A few years ago, OrgTheory had a brilliant post tracking the trend of increasingly long article titles, and the growth in the use of colons and subtitles, in the journal Administrative Science Quarterly. The main finding was that average article title length had grown from 9 to 15 words from 1958 to 2008, and colon usage had gone from 20% to something like 90%.
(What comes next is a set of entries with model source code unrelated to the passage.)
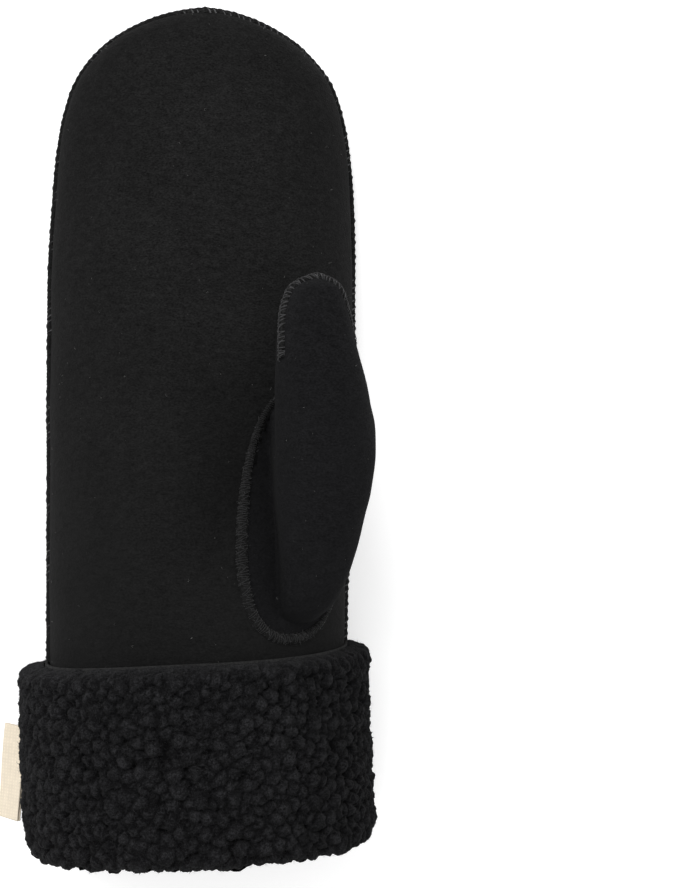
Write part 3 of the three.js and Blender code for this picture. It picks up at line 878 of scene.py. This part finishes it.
# It is fattest at the lower left, and slim where it goes under the thumb towards the fingertips.
ridge_place = (ridge_line[:, 1] - ridge_line[:, 1].min()) / np.ptp(ridge_line[:, 1])
inner_full = np.interp(ridge_place, [0, 0.2, 0.5, 0.8, 1], [0.95, 1.08, 1.05, 0.7, 0.4])
outer_full = np.interp(ridge_place, [0, 0.08, 0.2, 1], [0.95, 0.6, 0.45, 0.4])
ridge_full = np.where(ridge_line[:, 0] < hole_middle[0], inner_full, outer_full)
hole_seam = seam_bead(
    "thumb_hole_seam", ridge_line, ridge_out, ridge_half_width, ridge_height, ridge_pitch, ridge_full
)
hole_stitch = stitch_shape(
    "hole_stitch", ridge_half_width * 0.96, ridge_height * 0.95, 0.6 * mm, thread_radius
)
hole_stitches = overcast(
    "thumb_hole_stitches",
    ridge_line,
    ridge_out,
    ridge_pitch,
    hole_stitch,
    thread_black,
    5,
    0.55,
    ridge_full,
)
hole_fuzz = scatter(
    "thumb_hole_fuzz", hole_seam, thread_loops, 0.6 * mm, (0.35, 0.95), 1.5, 0.15 * mm, 17, pale_thread
)
hole_seam.data.materials.append(seam_suede)
for piece in (hole_seam, hole_stitches, hole_fuzz):
    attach(piece, "root")


# Cuff: a band of the same shearling turned wool side out over the wrist and folded a short way into the
# mouth. Its skin shows as a thin edge along the top. The wool is a thick pile of knobby felted curls.
cuff_height = 63 * mm
cuff_pile = 9.2 * mm
inner_pile = 6 * mm
inner_leg = 30 * mm
fold_thickness = 9 * mm
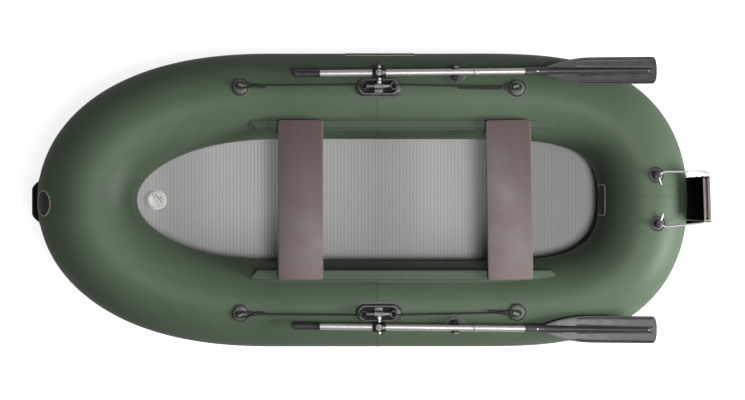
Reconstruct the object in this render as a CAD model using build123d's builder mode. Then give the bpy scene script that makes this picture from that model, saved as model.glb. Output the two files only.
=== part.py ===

A couple years before that, James Moody published a short piece in the American Sociologist, Trends in Sociology Titles. Moody’s findings were similar: mean words grew from 7 in 1935 to 12 in the early 2000s. Colon usage went from near 0 to 75% in the late 90s. Moody also rejects a suggestion proposed by Howard Becker a few years before that in the hilarious titled “Long-Term Changes in the Character of the Sociological Discipline: A Short Note on the Length of Titles of Articles Submitted to the “American Sociological Review” during the Year 2002.” Becker argued that the trend of longer titles might be an attempt to garner more citations, with the idea being that longer titles attracted more reader attention. Moody finds the relationship between article title length and citations to be negative (but not significant). Of course, Moody’s finding doesn’t mean that authors aren’t trying to garner attention with more specific wording, it just suggests that these attempts aren’t working. It may also be endogenous – more prestigious authors can afford to be vaguer and will still get cited more often. And so on.
Edit: A quick analysis of the last four issues of ASR shows the colon trend has not stopped. Of the 26 articles in the four issues, 17 have a colon, and another 4 have a question mark or exclamation point. So, a total of 21/26 have a subtitle of some sort, about 81%.